Heart Failure – Systolic dysfunction and Diastolic dysfunction

Systolic Dysfunction

It is easy to recognize the Heart failure caused by systolic dysfunction and in simple words it can be mentioned as the inability of the heart to pump blood to the different parts of the body. This systolic dysfunction is characterized by a reduced ejection fraction that is less than 45%. The strength of ventricular contraction is reduced leading to inadequate cardiac output. This is caused by the dysfunction cardiac myocytes. Inflammation and infiltration can lead to the destruction of Myocytes and its components. The presence of Toxins and pharmacological agents also result in intracellular damage and oxidative stress. The ischemia results in infarction and scar formation. Once the myocardial infarction occurs, the dead myocytes got replaced by scar tissue, and affects the functioning of the myocardium.

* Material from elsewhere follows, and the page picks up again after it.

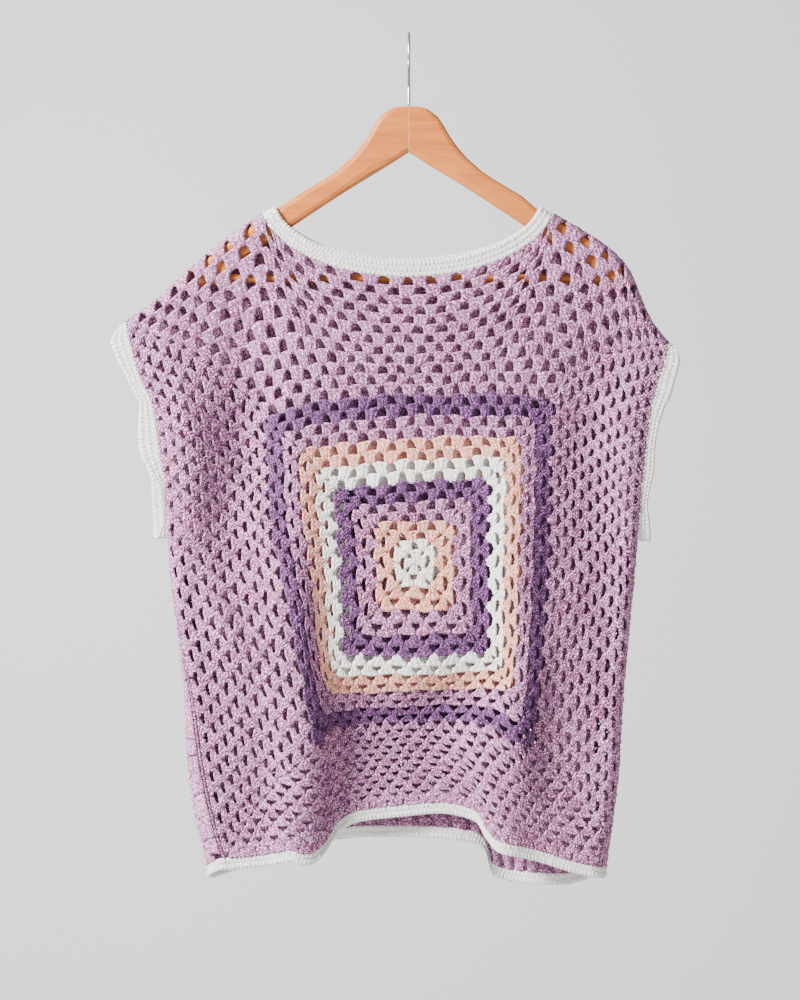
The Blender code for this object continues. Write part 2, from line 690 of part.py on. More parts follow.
def make_arm(name, side):
    """Loft of upright rounded sections along the arm, from the middle joint to its tip.
    The end of the arm reaches lower, as the lug that takes the trouser bar."""
    distance = np.concatenate([
        np.linspace(ARM_TOP[0][0], 60, 11), np.linspace(75, LUG_START - 0.5, 9),
        np.linspace(LUG_START, ARM_END - ARM_TIP_ROUND, 5), [ARM_END],
    ])
    top = arm_top(distance, side)
    bottom = read(ARM_BOTTOM, 1, distance)
    lug = distance >= LUG_START
    bottom = np.where(lug, np.minimum(bottom, BAR_Z - BAR_RADIUS - LUG_BELOW_BAR), bottom)
    thick = np.full_like(distance, ARM_HALF_THICK)
    thick[-1] = ARM_HALF_THICK - ARM_TIP_ROUND
    slope = np.gradient(top, distance)
    corners = ARM_HALF_THICK * np.hypot(1, np.clip(slope, -STEEPEST, STEEPEST))
    angles = np.linspace(0, math.pi, 6)
    verts, sides = [], 12
    for x, high, low, half, corner in zip(distance, top, bottom, thick, corners):
        for a in angles:
            verts.append((side * x, half * math.cos(a), high - corner + corner * math.sin(a)))
        for a in angles:
            verts.append((side * x, -half * math.cos(a), low + corner - corner * math.sin(a)))
    faces = []
    for i in range(len(distance) - 1):
        for j in range(sides):
            n = (j + 1) % sides
            faces.append((i * sides + j, i * sides + n, (i + 1) * sides + n, (i + 1) * sides + j))
    last = (len(distance) - 1) * sides
    faces.append(tuple(range(sides))[::-1])
    faces.append(tuple(range(last, last + sides)))
    make_object(name, verts, faces, WOOD, WOOD_ROUGH)


def tube(name, path, radius, sides, colour, roughness, metallic=0.0):
    """Round bar along a path that lies in a plane across X or along it."""
    path = np.asarray(path, float)
    along = unit(np.gradient(path, axis=0))
    guide = np.array([1.0, 0, 0]) if abs(along[0][0]) < 0.5 else np.array([0, 0, 1.0])
    first = unit(np.cross(along, guide))
    second = unit(np.cross(along, first))
    angle = np.arange(sides) * 2 * math.pi / sides
    ring = (first[:, None] * np.cos(angle)[None, :, None]
            + second[:, None] * np.sin(angle)[None, :, None])
    verts = (path[:, None] + radius * ring).reshape(-1, 3)
    faces = []
    for i in range(len(path) - 1):
        for j in range(sides):
            n = (j + 1) % sides
            faces.append((i * sides + j, i * sides + n, (i + 1) * sides + n, (i + 1) * sides + j))
    last = (len(path) - 1) * sides
    faces.append(tuple(range(sides))[::-1])
    faces.append(tuple(range(last, last + sides)))
    make_object(name, verts, faces, colour, roughness, metallic)


def make_bar():
    path = [(x, 0, BAR_Z) for x in (-BAR_END, 0, BAR_END)]
    tube("hanger_bar", path, BAR_RADIUS, 12, WOOD, WOOD_ROUGH)


def make_hook():
    """Wire hook in the plane across the arms: stem, a bend to the back, then the round."""
    centre_z = -(HOOK_RADIUS - HOOK_WIRE)
    stem = [(0, 0, z) for z in np.linspace(HOOK_FOOT_Z, HOOK_STEM_TOP, 4)]
    join_y = HOOK_RADIUS * math.cos(HOOK_START)
    join_z = centre_z + HOOK_RADIUS * math.sin(HOOK_START)
    bend = []
    for t in (0.25, 0.5, 0.75):
        lean = join_y * HOOK_LEAN * float(ramp(t, 0, 1))
        bend.append((0, lean, HOOK_STEM_TOP + (join_z - HOOK_STEM_TOP) * t))
    angles = np.linspace(HOOK_START, math.pi - HOOK_TIP_ANGLE, 26)
    bow = [(0, HOOK_RADIUS * math.cos(a), centre_z + HOOK_RADIUS * math.sin(a)) for a in angles]
    tube("hanger_hook", stem + bend + bow, HOOK_WIRE, 8, STEEL, STEEL_ROUGH, 1.0)


def main():
    for thing in list(bpy.data.objects):
        bpy.data.objects.remove(thing, do_unlink=True)
    make_square("front", FRONT)
    make_square("back", BACK)
    make_neck_edging()
    make_cuff_edging("cuff_edging_left", -1)
    make_cuff_edging("cuff_edging_right", 1)
    make_hem_edging()
    make_side_seam("side_seam_left", LEFT_SIDE, -1)
    make_side_seam("side_seam_right", RIGHT_SIDE, 1)
    make_shoulder_seam("shoulder_seam_left", SHOULDER_LEFT)
    make_shoulder_seam("shoulder_seam_right", SHOULDER_RIGHT)
    make_arm("hanger_arm_left", -1)
    make_arm("hanger_arm_right", 1)
    make_bar()
    make_hook()


main()
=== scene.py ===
"""Crochet top of two granny squares, hung on a wooden hanger, seen as in the photograph."""

import math

import bmesh
import bpy
import numpy as np
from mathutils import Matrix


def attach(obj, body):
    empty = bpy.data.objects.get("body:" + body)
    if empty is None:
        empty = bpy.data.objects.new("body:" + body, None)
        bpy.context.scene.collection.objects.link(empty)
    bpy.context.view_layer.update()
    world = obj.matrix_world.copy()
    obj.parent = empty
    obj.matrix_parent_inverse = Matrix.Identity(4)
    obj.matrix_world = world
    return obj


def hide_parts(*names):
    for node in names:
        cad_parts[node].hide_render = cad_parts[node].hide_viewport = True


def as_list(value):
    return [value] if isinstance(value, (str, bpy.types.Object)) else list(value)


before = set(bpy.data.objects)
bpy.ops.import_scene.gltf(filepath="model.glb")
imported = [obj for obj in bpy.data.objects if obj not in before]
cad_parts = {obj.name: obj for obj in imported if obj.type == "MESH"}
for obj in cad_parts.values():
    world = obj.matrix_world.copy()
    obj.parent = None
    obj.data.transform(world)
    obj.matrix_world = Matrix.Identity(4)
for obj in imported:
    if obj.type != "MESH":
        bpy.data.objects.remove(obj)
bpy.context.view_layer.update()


# Camera, level with the middle of the top and square to it. At this distance a pixel of
# the 800 x 1000 picture covers 1.028 mm at the cloth.
VIEW_X = -9.25
VIEW_Z = -481.0
VIEW_Y = -2200.0
CLOTH_Y = -12.0
PIXEL = 1.028
PICTURE_PIXELS = 1000
SENSOR = 24.0


def put(name, data):
    """A new object with this data, linked into the scene."""
    made = bpy.data.objects.new(name, data)
    bpy.context.collection.objects.link(made)
    return made


lens = bpy.data.cameras.new("camera")
lens.sensor_fit = "VERTICAL"
lens.sensor_height = SENSOR
lens.lens = SENSOR * (CLOTH_Y - VIEW_Y) / (PICTURE_PIXELS * PIXEL)
lens.clip_end = 20.0
camera = put("camera", lens)
camera.location = (VIEW_X / 1000, VIEW_Y / 1000, VIEW_Z / 1000)
camera.rotation_euler = (math.radians(90), 0, 0)
bpy.context.scene.camera = camera


# Materials are put together through one small class: a node's sockets are set or linked by
# name, and arithmetic on what comes back adds its own nodes.
class Field:
    """A value or colour that varies over a surface."""

    def __init__(self, finish, socket):
        self.finish = finish
        self.socket = socket

    def maths(self, operation, *inputs):
        return self.finish.node("ShaderNodeMath", {"operation": operation},
                                dict(enumerate(inputs)))

    def __add__(self, other):
        return self.maths("ADD", self, other)

    def __radd__(self, other):
        return self.maths("ADD", other, self)

    def __mul__(self, other):
        return self.maths("MULTIPLY", self, other)

    def wave(self):
        return self.maths("SINE", self)

    def between(self, low, high):
        """0 below low, 1 above high, with a soft rise between."""
        return self.finish.node("ShaderNodeMapRange", {"interpolation_type": "SMOOTHSTEP"},
                                {"Value": self, "From Min": low, "From Max": high})


class Finish:
    """A new material whose Principled shader takes fixed numbers and Fields."""

    def __init__(self, name, **fixed):
        self.material = bpy.data.materials.new(name)
        self.material.use_nodes = True
        self.tree = self.material.node_tree
        self.shader = self.tree.nodes["Principled BSDF"]
        for socket, number in fixed.items():
            self.feed(socket.replace("_", " "), number)

    def join(self, socket, value):
        if isinstance(value, Field):
            self.tree.links.new(value.socket, socket)
        else:
            socket.default_value = value

    def feed(self, name, value):
        self.join(self.shader.inputs[name], value)

    def node(self, kind, settings=None, sockets=None, out=0):
        made = self.tree.nodes.new(kind)
        for key, value in (settings or {}).items():
            setattr(made, key, value)
        for key, value in (sockets or {}).items():
            self.join(made.inputs[key], value)
        return Field(self, made.outputs[out])

    def mix(self, share, first, second):
        """Colour that goes from first to second as share goes from 0 to 1."""
        first, second = [c if isinstance(c, Field) else (*c, 1) for c in (first, second)]
        return self.node("ShaderNodeMix", {"data_type": "RGBA"},
                         {0: share, 6: first, 7: second}, out=2)

    def place(self):
        return self.node("ShaderNodeTexCoord", out=3)

    def noise(self, size, detail=2.0, stretch=None):
        """Noise whose grain is about size metres; stretch widens it along an axis."""
        place = self.place()
        if stretch:
            place = self.node("ShaderNodeMapping", {}, {"Vector": place, "Scale": stretch})
        return self.node("ShaderNodeTexNoise", {},
                         {"Vector": place, "Scale": 1 / size, "Detail": detail})

    def bump(self, *layers):
        """Feeds Normal from heights given as (field, depth in metres)."""
        normal = None
        for field, depth in layers:
            sockets = {"Height": field, "Distance": depth, "Strength": 1.0}
            if normal:
                sockets["Normal"] = normal
            normal = self.node("ShaderNodeBump", {}, sockets)
        self.feed("Normal", normal)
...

This can be manifested in ECG in form of abnormal or absent wall motion.

Diastolic dysfunction

The diastolic dysfunction  of the Heart failure is termed as the failure of the ventricle  to relax adequately and result in a stiff ventricular wall. This results in inadequate filling of the ventricle leading to inadequate stroke volume. This failure of ventricular relaxation causes elevated end-diastolic pressures, where the effects are similar to the systolic dysfunction including pulmonary oedema in left heart failure and peripheral oedema in right heart failure. Diastolic dysfunction is caused by those processes that results in systolic dysfunction and includes the causes that leads to changes in cardiac remodelling. Diastolic dysfunction manifest itself only in physiologic extremes the systolic function is maintained. The patient does not show any symptoms at rest and they become sensitive to increases in heart rate, and sudden bouts of tachycardia. The pharmacological agents like such as a calcium channel blocker or a beta-blocker, are used for adequate rate control that can slows down the AV conduction.